While the culinary aspects of family and consumer science aspects are fun — and tasty — the FCS students are involved in weighty projects that deal with topics including mental health, children’s issues, aging and disabilities.

Seven family and consumer sciences teams from Zephyr have advanced to state FCCLA competition with their projects, which will be April 10 in Dallas. Judges will look at the students’ project boards which reflect research, facts and solutions.

The top two teams from the state competition will advance to nationals in Tennessee.

The projects have given students opportunities to help others in ways such as raising money to go toward an inclusion playground the Arc of Brown County plans to install at Allcorn Park in Brownwood and setting up bookshelves in the school library on topics including mental health.

One of the projects, “keeping family traditions alive,” involves skills including sewing and crocheting.

Students who’ve learned to crochet have said “this is calming, way more calming than my phone,” senior Elissa Gowin said.

Junior Cheyenne Klaus is part of a project on mental health. The students involved with that project drew inspiration from a movie about Temple Grandin, an autistic speaker and author.

Klaus said the students have sold T-shirts with a quote from Grandin. They’ll donate the funds from the T-shirt sales to the Arc of Brown County, which is raising money to build an inclusive playground at Allcorn Park in Brownwood.

Another project involves freshmen McKenna Cash, Avery Dozier and Bethany Blair, who have been teaching hygiene skills to first-graders using small “monsters” as props. The girls made the monsters based on the first-graders’ drawings.

The first-graders are learning about brushing teeth from brushing the teeth of their monsters.

Blair said the project is personal to her because her little brother is in the class. “I got to make his monster. It was really cool to see him enjoying that,” Blair said.

“I think we also learned how to interact with kids better. I really hope that we taught them leadership skills because I felt like we were kind of leaders, teaching them hygiene.”

Juniors Chezney Walters' and Grace Williams’ project involves talking to younger students about disabilities, and they, too, were inspired by the Temple Grandin movie.

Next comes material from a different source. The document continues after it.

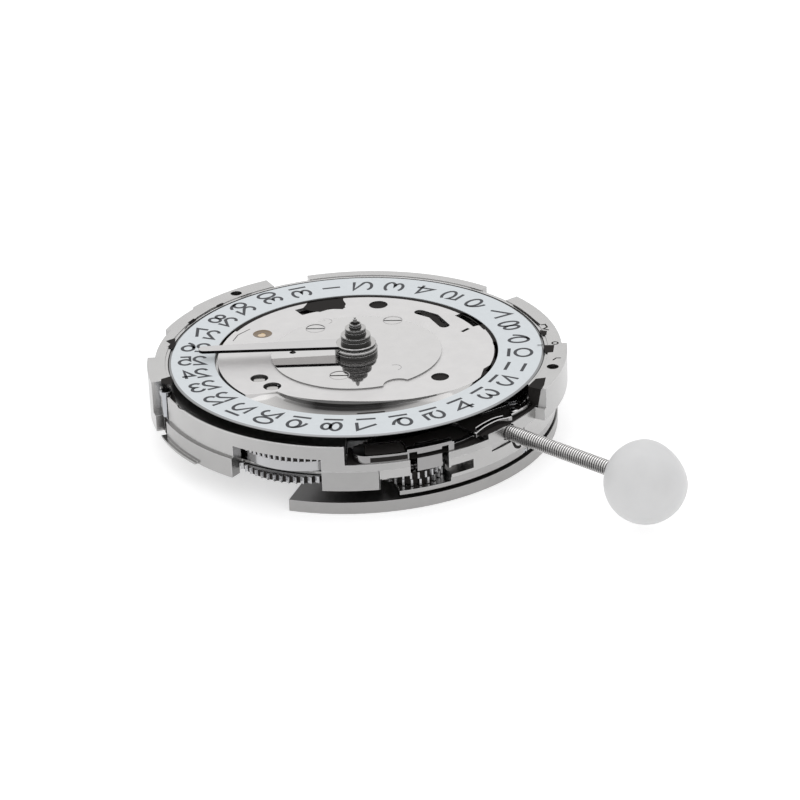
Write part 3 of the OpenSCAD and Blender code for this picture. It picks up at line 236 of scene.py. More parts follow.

Senior Kye McClain’s project dealing with aging issues was inspired by his pre-COVID visits to nursing homes, where he other students would play games including dominoes and Bingo with the seniors. With COVID preventing actual visits, students are sending letters to the seniors.

Senior Hailey Lehman was also part of a project related to mental health.

“I did some research and actually a lot of people during ’rona had a lot of problems with anxiety and depression,” Lehman said. 

She and team member Cali McRee set up a shelf in the library for books on the topic.

Junior Emily Miller, senior Drew Reynolds and sophomore Lillie Thomas, also part of a mental health project, said they want people to know it's OK to go to therapy.

Thomas said trying to help others “really has brought out the Good Samaritan in us.”

Mental health issues can affect a small community such as Zephyr, the students said.

“People stereotype mental health,” Thomas said. “It’s a real thing and it really does affect a lot of people. If you do need help, ask out. It’s important to ask out for help and get people to help you, because if you don’t have help, it can get worse and things will happen that we don’t want to happen, and we could lose people we really love.” 

Marwitz said of her students, “there is lots going on. These kids have to have leadership skills. They’re putting in nighttime and weekends. I am really proud of their leadership skills and their initiative to put in extra time.”